Only when our instructor asked us to do the downward-dog pose, everything came back to me. And there, rushed through a sense of relief. The first thing I did when I reached home, was staring right at my own reflection in the mirror. The sense of relief had long gone, leaving a trail of fear. I looked at my reflection in the eyes, and reminded myself to start having balance diet. Please at least have some vege each day. Though it could be just a slice of cabbage, just eat the damn thing. Please change my eating preference one step at the time. Please don't sleep late anymore. Please eat regularly. Please learn how to let go. Nothing lasts forever anyway, both good and the bad. Please this, please that. 

The more self notes I was leaving to myself, the more my eyes were welling up with tears. The thoughts eventually changed course. And I started thinking, if I were to die, would there be anyone who would feel sad? Would anyone feel remorse enough and find it hard to move on from the fact that I'm gone? Would anyone still remembers me as someone who once crossed path with them? Have I touched someone's life? Did I make a positive impact on anyone? Or would they just forget about me as if I have never existed at all in the first place? Memories fade, after all...


As the thoughts flew, I could no longer hold back my tears and I broke down. I don't want to see my life ends at such a young age! There are still a lot of things that await me to explore, to figure out, to work on, to achieve. 24 hours a day ain't enough. There are so many things to do, you know?

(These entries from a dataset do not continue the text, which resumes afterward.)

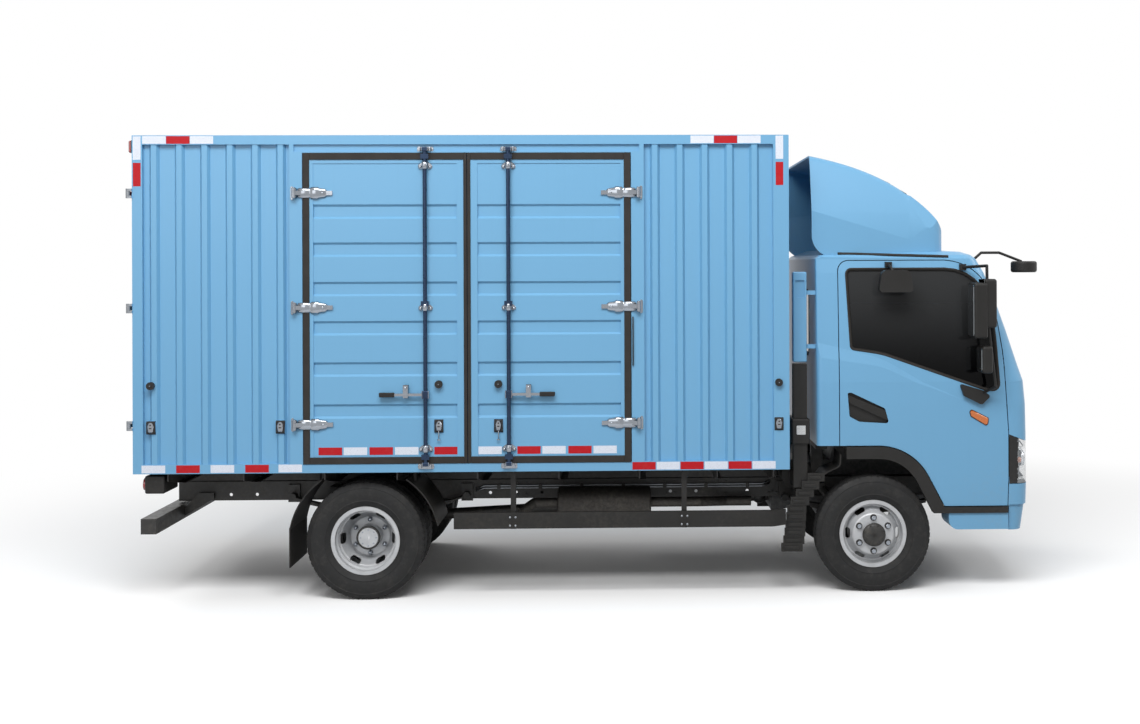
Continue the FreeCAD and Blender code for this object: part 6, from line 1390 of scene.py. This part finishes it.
def catch_fittings():
    """Buckles of the catches and screws in the rubber stops, on the wall and on the doors."""
    slots = ["chrome", "rubber", "zinc"]
    build = Builder()
    for x in WALL_CATCH_X:
        buckle(build, REAR_AXLE_X + x, False)
    for x in WALL_STOP_X:
        stop_screw(build, REAR_AXLE_X + x)
    recalculated(build.build("wall_catch_fittings", slots, "chassis"))
    for door, x in DOOR_CATCH_X.items():
        build = Builder()
        buckle(build, REAR_AXLE_X + x, True)
        stop_screw(build, REAR_AXLE_X + x)
        recalculated(build.build(door + "_catch_fittings", slots, door))


def hook_rod():
    """Thin hook rod hanging at the front jamb of the side doors."""
    x, out, back = REAR_AXLE_X + 1.759, -BOX_SIDE_Y - 0.012, -BOX_SIDE_Y + 0.004
    run = ((back, 1.849), (out + 0.002, 1.848), (out, 1.840), (out, 1.545), (out + 0.002, 1.537),
           (back, 1.536))
    build = Builder()
    build.tube([(x, y, z) for y, z in run], 0.0048, 8)
    build.build("hook_rod", ["black_steel"], "chassis")


# Rear doors and posts

REAR_SEAL = (0.0015, 1.032, 0.917, 2.950)
REAR_TAPES = (0.090, 0.300, 0.460, 0.620, 0.780)
REAR_TAPE_LOW_Z = 0.978
MARKER_LOW_Z, MARKER_HIGH_Z = 2.925, 3.012
MARKER_HALF = 0.024
POST_MIDDLE_Y = 1.067
POST_TAPE_TOP_Z = 2.905


def rear_seal(build):
    """Seal drawn as on the right side, then turned to the rear face."""
    seal_frame(build, *REAR_SEAL, -BOX_REAR_X, FREE_SEAL_WIDTH, SEAL_WIDTH)
    for v in build.verts:
        v.x, v.y = v.y, -v.x


def rear_tapes(build):
    face, low = BOX_REAR_X + 0.005, REAR_TAPE_LOW_Z
    for k, start in enumerate(REAR_TAPES):
        build.box((face - TAPE_LIFT, -start - TAPE_LENGTH, low), (face, -start, low + TAPE_WIDTH), k % 2)


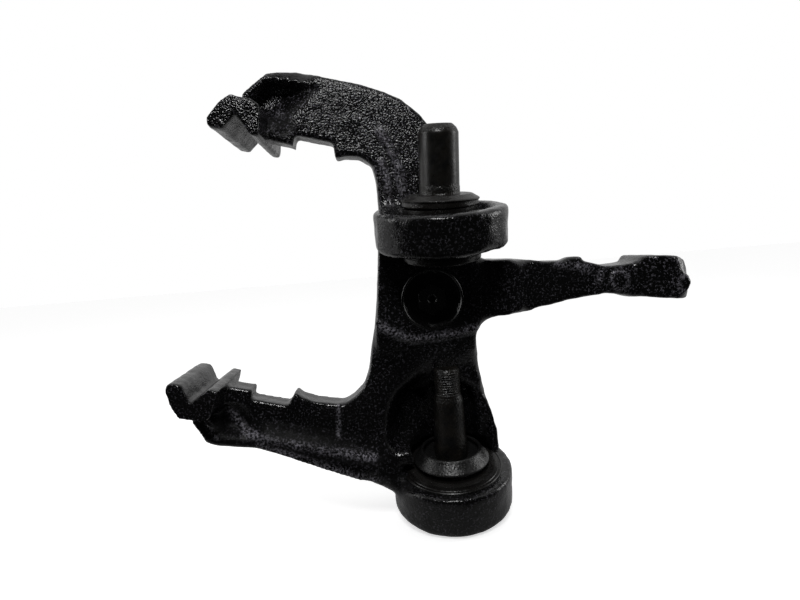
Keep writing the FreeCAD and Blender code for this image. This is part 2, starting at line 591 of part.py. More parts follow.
upper_stud = ball_stud("upper_ball_stud", size.upper_ball_radius, [
    (0, 0), (size.joint_neck_radius, 0), (size.joint_neck_radius, size.upper_plate_rise - 2.8),
    (size.upper_plate_bore - size.fit_gap, size.upper_plate_rise - 0.4),
    (size.upper_plate_bore - size.fit_gap, upper_plate_top), (size.upper_stud_radius, upper_plate_top + 0.4),
    (size.upper_stud_radius, size.upper_stud_length - size.upper_stud_chamfer),
    (size.upper_stud_radius - 1, size.upper_stud_length - 2),
    (size.upper_stud_radius - 3, size.upper_stud_length), (0, size.upper_stud_length)])
upper_plate = turned("upper_dust_plate", [
    (size.upper_plate_bore, size.upper_plate_rise),
    (size.upper_plate_radius, size.upper_plate_rise),
    (size.upper_plate_radius, size.upper_plate_rise + 0.8),
    (size.upper_plate_top_radius, upper_plate_top), (size.upper_plate_bore, upper_plate_top)])
for item in (upper_stud, upper_plate):
    place(item, on_axis(size.upper_ball_height, size.upper_eye_lean), pitch=size.upper_stud_lean,
          roll=size.upper_eye_lean - size.upper_stud_setback)

# The lower ball joint, pressed up into the lower eye and held by a retaining ring.
drop = -size.lower_eye_drop
ball_drop = -size.lower_ball_depth
lower_foot = -size.lower_eye_height + 0.2
lower_seat_top = ball_drop + size.lower_seat_height
lower_housing = turned("lower_joint_housing", [
    (size.socket_radius, lower_seat_top + size.fit_gap), (size.socket_radius, lower_foot + size.lip),
    (size.socket_radius - 1.6, lower_foot), (bore - 1, lower_foot), (bore, lower_foot + 1), (bore, 0),
    (size.lower_flange_radius, 0), (size.lower_flange_radius, size.lower_flange_top - 0.4),
    (size.lower_flange_radius - 0.4, size.lower_flange_top), (size.lower_neck_radius, size.lower_flange_top),
    (size.lower_neck_radius, size.lower_flange_top + 0.4),
    (size.lower_neck_radius - 1.4, size.lower_flange_top + 0.4),
    (size.lower_mouth_radius, size.lower_flange_top),
    (size.lower_throat_radius, lower_seat_top + size.fit_gap)])
stand(lower_housing, drop)
lower_inside = inside_parts("lower", lower_foot, ball_drop, size.lower_ball_radius, lower_seat_top, drop,
                            size.kingpin_lean)
ring_blank = stand(cylinder("ring_blank", size.ring_radius, size.ring_thickness),
                   drop + size.lower_flange_top)
ring_hole = stand(cylinder("ring_hole", size.lower_neck_radius + size.fit_gap, size.ring_thickness),
                  drop + size.lower_flange_top)
ring_split = stand(box("ring_split", size.ring_gap, size.ring_radius + 2, size.ring_thickness),
                   drop + size.lower_flange_top)
ring = cut("lower_retaining_ring", ring_blank, fuse("ring_tools", ring_hole, ring_split))
lower_stud = ball_stud("lower_ball_stud", size.lower_ball_radius, [
    (0, 0), (size.joint_neck_radius, 0), (size.joint_neck_radius, size.cover_rise - 1.6),
    (size.lower_stud_base_radius, size.cover_rise),
    (size.lower_stud_base_radius, size.cover_rise + size.lower_base_length),
    (size.lower_taper_top_radius, size.lower_taper_top),
    (size.lower_thread_radius, size.lower_thread_start),
    (size.lower_thread_radius, size.lower_stud_length - 1.2),
    (size.lower_thread_radius - 1.2, size.lower_stud_length), (0, size.lower_stud_length)])
cover_top = size.cover_rise + size.cover_height
lower_cover = turned("lower_dust_cover", [
    (size.lower_stud_base_radius + size.fit_gap, size.cover_rise + 0.2),
    (size.cover_radius - 0.8, size.cover_rise),
    (size.cover_radius, size.cover_rise + 0.6), (size.cover_top_radius, cover_top),
    (size.cover_top_radius - size.cover_wall, cover_top),
    (size.cover_radius - size.cover_wall - 1.8, size.cover_rise + size.cover_wall + 0.8),
    (size.lower_stud_base_radius + size.fit_gap, size.cover_rise + size.cover_wall + 0.8)])
for item in (lower_stud, lower_cover):
    place(item, on_axis(drop + ball_drop), roll=size.kingpin_lean - size.lower_stud_setback)

# The source checks itself, and then writes one file for each sub-part.
doc.recompute()
troubled = [item.Name for item in doc.Objects if set(item.State) & {"Invalid", "Error"}]
if troubled:
    raise RuntimeError("these objects failed: " + ", ".join(troubled))
nodes = [knuckle, upper_housing, *upper_inside, upper_stud, upper_plate,
         lower_housing, *lower_inside, ring, lower_stud, lower_cover]
os.makedirs("parts", exist_ok=True)
for node in nodes:
    if node.Shape.isNull() or not node.Shape.isValid():
        raise RuntimeError(node.Label + " has no valid shape")
for node in nodes:
    node.Shape.exportStep("parts/" + node.Label + ".step")
    box_now = node.Shape.BoundBox
    print("%-24s %2d solid %10.0f mm3  X %.1f..%.1f  Y %.1f..%.1f  Z %.1f..%.1f" % (
        node.Label, len(node.Shape.Solids), node.Shape.Volume, box_now.XMin, box_now.XMax,
        box_now.YMin, box_now.YMax, box_now.ZMin, box_now.ZMax))
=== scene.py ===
# %% [markdown]
# A forged steering knuckle, dressed piece by piece.
# The real object is a hot-forged steel arm that carries a wheel spindle and two pressed-in ball
# joints, all sprayed with one coat of black chassis paint over the rough forged skin.
# The imported model is loaded first: it fixes where every piece is, in metres, and nothing below
# moves it. Its box is kept.
#
# %% The imported model
import json
import math
import bmesh
import bpy
import numpy as np
from mathutils import Matrix, Vector


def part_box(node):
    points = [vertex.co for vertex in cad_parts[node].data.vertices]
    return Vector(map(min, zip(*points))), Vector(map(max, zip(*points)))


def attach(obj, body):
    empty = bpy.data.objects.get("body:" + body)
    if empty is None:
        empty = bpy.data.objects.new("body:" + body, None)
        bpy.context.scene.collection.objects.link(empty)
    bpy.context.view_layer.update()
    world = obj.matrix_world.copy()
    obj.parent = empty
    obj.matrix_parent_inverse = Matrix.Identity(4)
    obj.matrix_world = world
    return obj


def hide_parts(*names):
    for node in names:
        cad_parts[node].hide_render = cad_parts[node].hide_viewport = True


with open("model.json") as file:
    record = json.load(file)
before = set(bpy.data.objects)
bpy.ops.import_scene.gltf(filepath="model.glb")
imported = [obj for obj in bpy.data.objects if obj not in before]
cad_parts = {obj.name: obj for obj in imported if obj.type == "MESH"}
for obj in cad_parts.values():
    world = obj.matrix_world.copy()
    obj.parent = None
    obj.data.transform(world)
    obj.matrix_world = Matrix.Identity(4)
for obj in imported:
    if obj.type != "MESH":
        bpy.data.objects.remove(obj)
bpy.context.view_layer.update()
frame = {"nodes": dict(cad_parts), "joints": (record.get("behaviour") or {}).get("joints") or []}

MM = 0.001

# %% [markdown]
# The camera stands where the photograph was taken from: about 0.28 m in front of the inboard
# side, a little left of the wheel axis, looking slightly down and rolled a few degrees.
# Its turn is built from three angles, so that each of them can be read and changed by itself.
#
# %% Camera
IMAGE_WIDTH = 800
FOCAL_PIXELS = 560.0
SENSOR_WIDTH = 36.0
CAMERA_PLACE = Vector((-0.02966, -0.33980, 0.02793))
CAMERA_YAW = math.radians(2.437)
CAMERA_DIP = math.radians(5.213)
CAMERA_ROLL = math.radians(4.613)


def camera_turn(yaw, dip, roll):
    """Looks along +Y, swings right by yaw and down by dip, then rolls about the line of sight."""
    sight = Vector((math.sin(yaw) * math.cos(dip), math.cos(yaw) * math.cos(dip), -math.sin(dip)))
    level = sight.cross(Vector((0, 0, 1))).normalized()
    upright = level.cross(sight)
    right = level * math.cos(roll) - upright * math.sin(roll)
    up = level * math.sin(roll) + upright * math.cos(roll)
    return Matrix((right, up, -sight)).transposed().to_4x4()


camera_data = bpy.data.cameras.new("camera")
camera_data.sensor_width = SENSOR_WIDTH
camera_data.lens = FOCAL_PIXELS / IMAGE_WIDTH * SENSOR_WIDTH
camera_data.clip_start = 0.01
camera = bpy.data.objects.new("camera", camera_data)
camera.matrix_world = camera_turn(CAMERA_YAW, CAMERA_DIP, CAMERA_ROLL)
camera.location = CAMERA_PLACE
bpy.context.scene.collection.objects.link(camera)
bpy.context.scene.camera = camera
print("lens", round(camera_data.lens, 2), "mm")

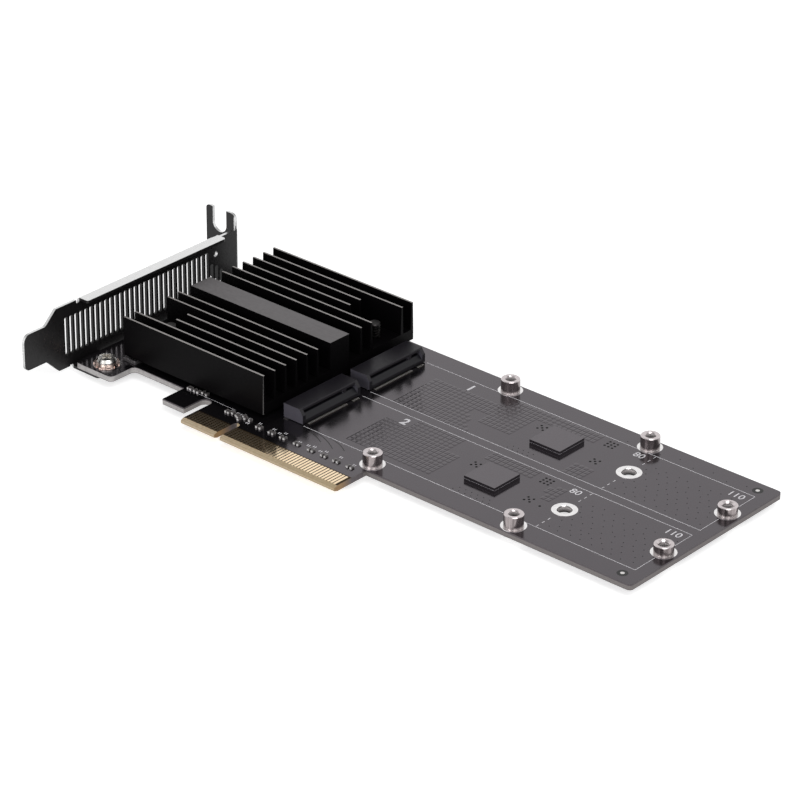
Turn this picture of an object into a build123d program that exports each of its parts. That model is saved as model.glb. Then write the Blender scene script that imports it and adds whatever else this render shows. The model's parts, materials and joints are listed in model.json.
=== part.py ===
from build123d import *
import math
import os

os.makedirs("parts", exist_ok=True)

# Low-profile adapter card for two gum-stick storage modules. Sizes are in millimetres.
# The origin is the middle of the key notch, at the card's contact edge, on the component face.
# X runs from the bracket to the free end, Y from the contacts to the far edge, Z up.

# Circuit board
board_thickness = 1.6
board_left = -54.7
board_right = 121.8
board_far = 71.2
long_edge_y = 11.6
corner_radius = 1.2
foot_front_y = 4.0
foot_right = -41.6
foot_radius = 1.5
recess_y = 12.4
latch_tab_left = -23.6
latch_tab_front_y = 4.6

# Contact tongue
contact_pitch = 1.0
contacts_before_key = 11
contacts_after_key = 38
first_contact_offset = 1.5
contact_width = 0.7
contact_length = 5.2
contact_setback = 0.75
contact_thickness = 0.05
key_width = 1.9
key_depth = 7.9
tongue_end_margin = 1.1
latch_slot_width = 3.46
latch_slot_depth = 12.2
bevel_depth = 1.1
bevel_angle = 20.0

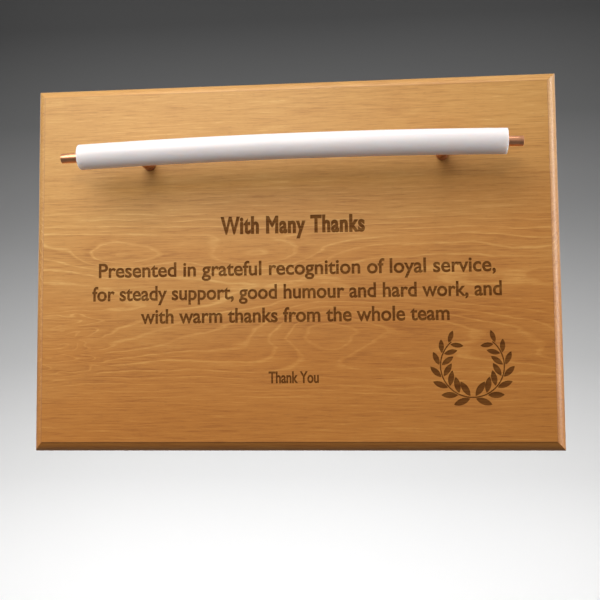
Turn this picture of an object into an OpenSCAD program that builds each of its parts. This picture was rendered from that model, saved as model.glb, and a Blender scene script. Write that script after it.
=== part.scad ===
// Award plaque: a moulded hardwood board with a length of cable held in front of it.
//
// Millimetres. +X runs along the board's width, +Z is up, and the front faces -Y.
// The origin is on the board's back, midway between the round entries of the two keyholes.

/* [Board] */
// Width of the board
board_w = 355; // [340:1:400]
// Height of the board
board_h = 250; // [230:1:290]
// Thickness of the board
board_t = 18; // [16:0.5:22]
// Width of the moulded edge, seen from the front
edge_w = 6.2; // [5:0.1:8]
// Small square step from the face down to the moulding
edge_step = 0.6; // [0.4:0.1:1.2]
// Depth behind the face at which the moulding meets the side
edge_drop = 7; // [5:0.5:8]
// Radius of the moulding's curve
edge_r = 12; // [10:0.5:16]
// Bevel round the back of the board
back_bevel = 1; // [0.5:0.5:2]

/* [Cable] */
// Length of the white covering
cover_len = 273; // [250:1:290]
// Distance of the covering's middle to the right of the board's middle
cable_shift = 2.3; // [-8:0.1:8]
// Diameter of the white covering
cover_d = 16.2; // [14:0.1:18]
// Length of conductor that stands out at the left end
left_stub = 12; // [5:0.5:15]
// Length of conductor that stands out at the right end
right_stub = 10; // [5:0.5:15]
// Outer diameter of the copper tube
copper_d = 6.3; // [6.3:0.1:8]
// Wall of the copper tube
copper_wall = 0.65; // [0.5:0.01:0.66]
// Radius of the cable's slight upward bow
bow_r = 4200; // [3000:10:9000]
// Slope of the cable, the left end lower
cable_slope = 0.45; // [0:0.01:1]
// Depth of the cable's middle below the board's top edge
cable_below_top = 53.8; // [45:0.1:65]
// Distance from the board's face to the cable's centre line
cable_reach = 33; // [28:1:38]

/* [Spacers and screws] */
// Distance between the two spacers
spacer_pitch = 198; // [160:1:220]
// Outer diameter of the spacer tubes
spacer_d = 8; // [7:0.5:10]
// Bore of the spacer tubes
spacer_bore = 5; // [4.5:0.1:5.5]
// Depth that a spacer is let into the board's face
spacer_seat = 3; // [2:0.5:4]
// Diameter of the long screws
long_screw_d = 4; // [3.5:0.5:4]
// Length of the long screws under the head
long_screw_len = 40; // [40:1:41]

/* [Wall hangers] */
// Distance between the two keyholes
hanger_pitch = 270; // [260:1:290]
// Height of the keyholes' round entries above the middle of the board
hanger_above_middle = 75; // [60:1:85]
// Length of a hanger plate
plate_len = 46; // [44:1:50]
// Width of a hanger plate
plate_w = 16; // [15:1:18]
// Thickness of a hanger plate
plate_t = 1.5; // [1.2:0.1:2]
// Diameter of the keyhole's round entry
entry_d = 9; // [8:0.5:10]
// Width of the keyhole's slot
slot_w = 4.6; // [4:0.1:5]
// Rise of the slot's top end above the round entry
slot_rise = 9; // [8:0.5:10]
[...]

Then I told myself to stop crying. Looking back at the mirror again and said, you look ugly when you cry, ok? Your eyes are big enough, but with them swollen up, they are even bigger now and it's ugly. Please stop crying. Crying doesn't help. You are wasting your time. You always say actions speak louder than words. So please hold yourself back up, brace it through and march forward. Do whatever you need to do to stay healthy, stay alive, and live a life.

You can push yourself over the limits all the way you want, but at the same time, always remember to focus and relax. You must learn how to slow down your pace, interact with nature, spend time with your loved ones and leave sometime for yourself. And reading leadership books or market outlook feeds ain't consider as spending time for yourself. Please have a cup of coffee in the garden, enjoy the peaceful view of flowing stream and vivid greenery, feel the breeze across your face, listen to the birds singing and think of nothing, leaving a blank canvas in your mind. And most importantly, please exercise regularly.

Stumbled upon an entry posted by one of my favourite bloggers Bel, which I could super relate to. This piece from her came just at the right timing, just what I needed to put myself together. They say everything happens for a reason, and may be there is a reason why Angelina Jolie and Brad Pitt are going through a divorce at this time. I was very jelly of them as they definitely gone through hell lots to work on towards a happy life, a happy marriage, a happy family. But it seems like, nothing really lasts forever. I'm not saying this from a third party view who just sees things from the outside. I know things as I'm part of what's happening in my life.

Katy Perry released a new single Rise in the early of August and that really motivated me a little. That was when I was having a hard time and this song just happened to boost my desire to fight again. May be these are all parts of God's plan? To teach me a lesson, to show me the harsh reality, to  show me what life really is, how vulnerable any human could possibly be, and to break me down into millions of pieces, only to have me fixing myself back up and stand on my own feet again. That's why somehow or rather, these signs constantly appear on my radar whenever I'm down?

I'm forever grateful that there are these few people who are always there for me when I needed someone to talk to, or to hear me out. You know who you are! ❤ ❤

Well, I think I shall end my rather emo post this time with a motivating note:
"Be fearless - even if you have to fake it 'til you make it." - Adriana Gascogine

Wishing you guys a wonderful days ahead. All the best and cheers!